GIVEN MATERIAL:
↓↓↓

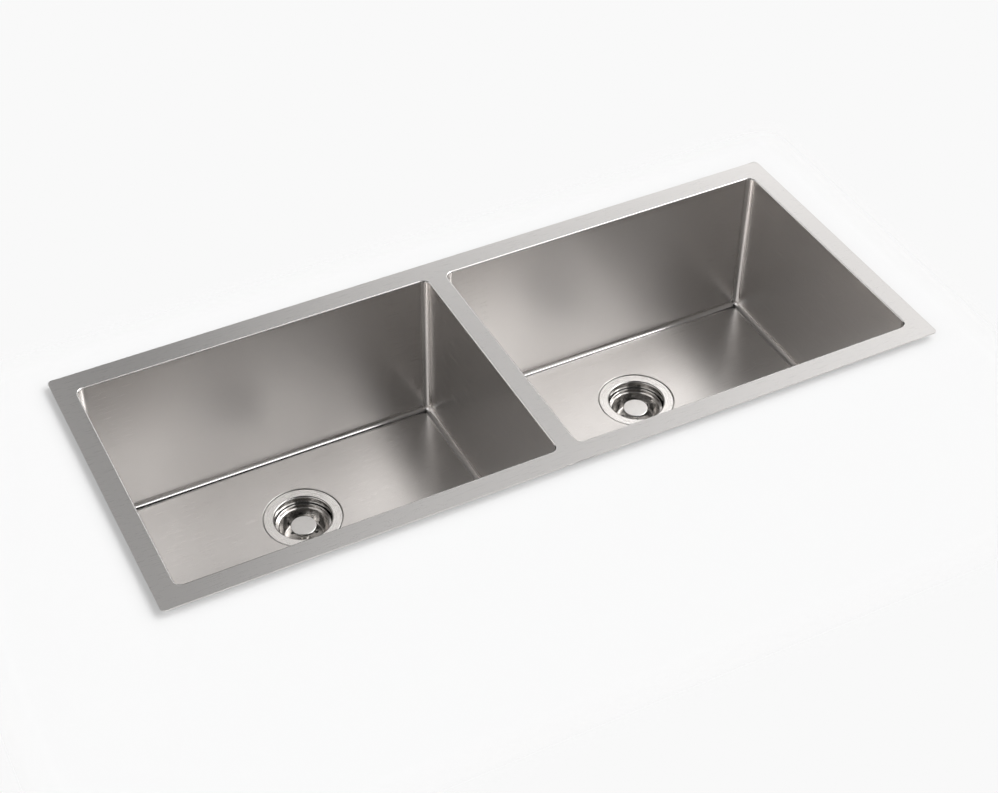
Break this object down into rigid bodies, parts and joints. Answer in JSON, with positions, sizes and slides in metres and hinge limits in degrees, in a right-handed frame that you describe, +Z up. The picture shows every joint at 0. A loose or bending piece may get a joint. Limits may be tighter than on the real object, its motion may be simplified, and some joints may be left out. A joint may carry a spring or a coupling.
{
  "type": "double bowl kitchen sink",
  "caption": "Wide undermount steel kitchen sink with two equal deep straight-sided bowls, a narrow flat rim and bridge, and a lift-out basket strainer in each floor.",
  "frame": {"origin": "middle of the rim's top face, on the bridge between the bowls", "axes": "+X along the sink to the right bowl, -Y to the user, +Z up out of the bowls"},
  "size_m": [1.143, 0.4572, 0.331],
  "materials": {
    "sink_steel": "satin brushed sheet",
    "pad_rubber": "matte sound pad",
    "strainer_steel": "polished cup with a satin flange",
    "seal_rubber": "matte black",
    "washer_fibre": "pressed fibre",
    "nut_zinc": "die-cast zinc",
    "basket_steel": "polished",
    "knob_steel": "satin top",
    "post_steel": "turned",
    "nut_brass": "turned",
    "clip_nylon": "moulded"
  },
  "bodies": {
    "sink": {"top_panel": "sink_steel", "left_bowl": "sink_steel", "left_floor_pad": "pad_rubber", "left_front_pad": "pad_rubber", "left_back_pad": "pad_rubber", "left_end_pad": "pad_rubber", "left_strainer_body": "strainer_steel", "left_outlet": "strainer_steel", "left_flange_seal": "seal_rubber", "left_under_gasket": "seal_rubber", "left_friction_washer": "washer_fibre", "left_lock_nut": "nut_zinc", "right_bowl": "sink_steel", "right_floor_pad": "pad_rubber", "right_front_pad": "pad_rubber", "right_back_pad": "pad_rubber", "right_end_pad": "pad_rubber", "right_strainer_body": "strainer_steel", "right_outlet": "strainer_steel", "right_flange_seal": "seal_rubber", "right_under_gasket": "seal_rubber", "right_friction_washer": "washer_fibre", "right_lock_nut": "nut_zinc"},
    "left_clip": {"left_clip": "clip_nylon"},
    "left_basket": {"left_basket": "basket_steel", "left_knob": "knob_steel", "left_post": "post_steel", "left_stopper": "seal_rubber", "left_stopper_nut": "nut_brass"},
    "right_clip": {"right_clip": "clip_nylon"},
    "right_basket": {"right_basket": "basket_steel", "right_knob": "knob_steel", "right_post": "post_steel", "right_stopper": "seal_rubber", "right_stopper_nut": "nut_brass"}
  },
  "joints": [
    {"name": "left_basket_lift", "type": "slide", "parent": "sink", "child": "left_clip", "axis": [0, 0, 1], "range_m": [0, 0.33]},
    {"name": "left_basket_turn", "type": "hinge", "parent": "left_clip", "child": "left_basket", "pos_m": [-0.27825, 0.068, -0.311], "axis": [0, 0, 1], "continuous": true},
    {"name": "right_basket_lift", "type": "slide", "parent": "sink", "child": "right_clip", "axis": [0, 0, 1], "range_m": [0, 0.33]},
    {"name": "right_basket_turn", "type": "hinge", "parent": "right_clip", "child": "right_basket", "pos_m": [0.27825, 0.068, -0.311], "axis": [0, 0, 1], "continuous": true}
  ]
}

↑↑↑

AIM OF THE EXERCISE: Quote every line of the data, word for word.

SOLUTION FOR THIS PROBLEM:
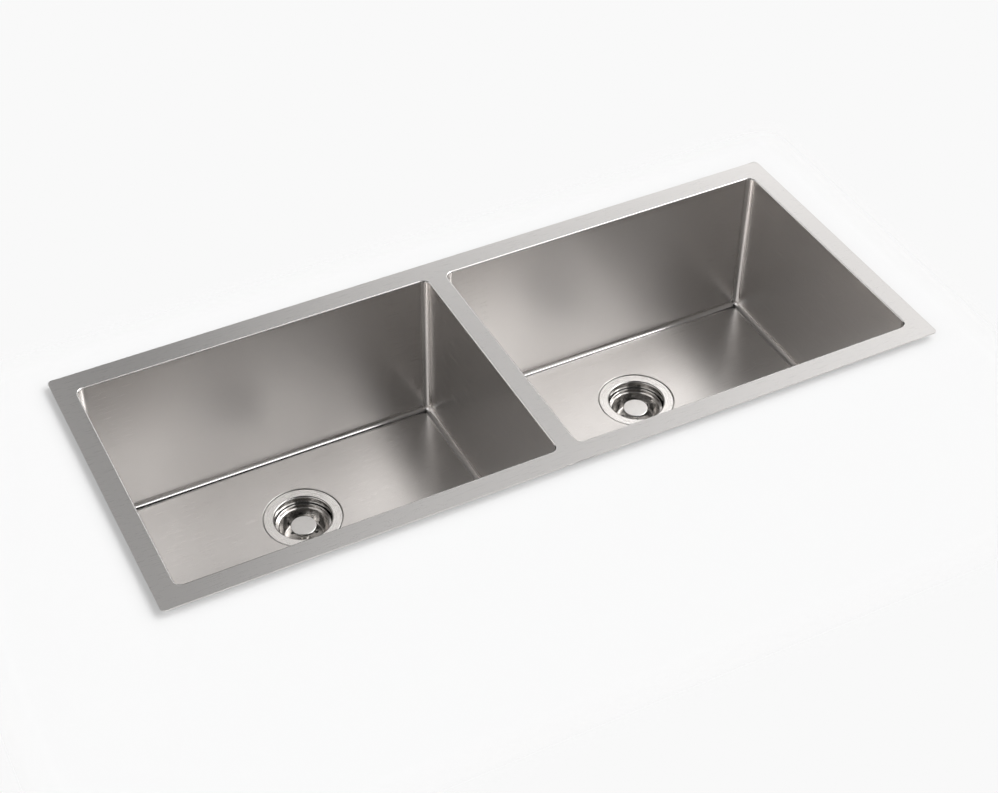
Break this object down into rigid bodies, parts and joints. Answer in JSON, with positions, sizes and slides in metres and hinge limits in degrees, in a right-handed frame that you describe, +Z up. The picture shows every joint at 0. A loose or bending piece may get a joint. Limits may be tighter than on the real object, its motion may be simplified, and some joints may be left out. A joint may carry a spring or a coupling.
{
  "type": "double bowl kitchen sink",
  "caption": "Wide undermount steel kitchen sink with two equal deep straight-sided bowls, a narrow flat rim and bridge, and a lift-out basket strainer in each floor.",
  "frame": {"origin": "middle of the rim's top face, on the bridge between the bowls", "axes": "+X along the sink to the right bowl, -Y to the user, +Z up out of the bowls"},
  "size_m": [1.143, 0.4572, 0.331],
  "materials": {
    "sink_steel": "satin brushed sheet",
    "pad_rubber": "matte sound pad",
    "strainer_steel": "polished cup with a satin flange",
    "seal_rubber": "matte black",
    "washer_fibre": "pressed fibre",
    "nut_zinc": "die-cast zinc",
    "basket_steel": "polished",
    "knob_steel": "satin top",
    "post_steel": "turned",
    "nut_brass": "turned",
    "clip_nylon": "moulded"
  },
  "bodies": {
    "sink": {"top_panel": "sink_steel", "left_bowl": "sink_steel", "left_floor_pad": "pad_rubber", "left_front_pad": "pad_rubber", "left_back_pad": "pad_rubber", "left_end_pad": "pad_rubber", "left_strainer_body": "strainer_steel", "left_outlet": "strainer_steel", "left_flange_seal": "seal_rubber", "left_under_gasket": "seal_rubber", "left_friction_washer": "washer_fibre", "left_lock_nut": "nut_zinc", "right_bowl": "sink_steel", "right_floor_pad": "pad_rubber", "right_front_pad": "pad_rubber", "right_back_pad": "pad_rubber", "right_end_pad": "pad_rubber", "right_strainer_body": "strainer_steel", "right_outlet": "strainer_steel", "right_flange_seal": "seal_rubber", "right_under_gasket": "seal_rubber", "right_friction_washer": "washer_fibre", "right_lock_nut": "nut_zinc"},
    "left_clip": {"left_clip": "clip_nylon"},
    "left_basket": {"left_basket": "basket_steel", "left_knob": "knob_steel", "left_post": "post_steel", "left_stopper": "seal_rubber", "left_stopper_nut": "nut_brass"},
    "right_clip": {"right_clip": "clip_nylon"},
    "right_basket": {"right_basket": "basket_steel", "right_knob": "knob_steel", "right_post": "post_steel", "right_stopper": "seal_rubber", "right_stopper_nut": "nut_brass"}
  },
  "joints": [
    {"name": "left_basket_lift", "type": "slide", "parent": "sink", "child": "left_clip", "axis": [0, 0, 1], "range_m": [0, 0.33]},
    {"name": "left_basket_turn", "type": "hinge", "parent": "left_clip", "child": "left_basket", "pos_m": [-0.27825, 0.068, -0.311], "axis": [0, 0, 1], "continuous": true},
    {"name": "right_basket_lift", "type": "slide", "parent": "sink", "child": "right_clip", "axis": [0, 0, 1], "range_m": [0, 0.33]},
    {"name": "right_basket_turn", "type": "hinge", "parent": "right_clip", "child": "right_basket", "pos_m": [0.27825, 0.068, -0.311], "axis": [0, 0, 1], "continuous": true}
  ]
}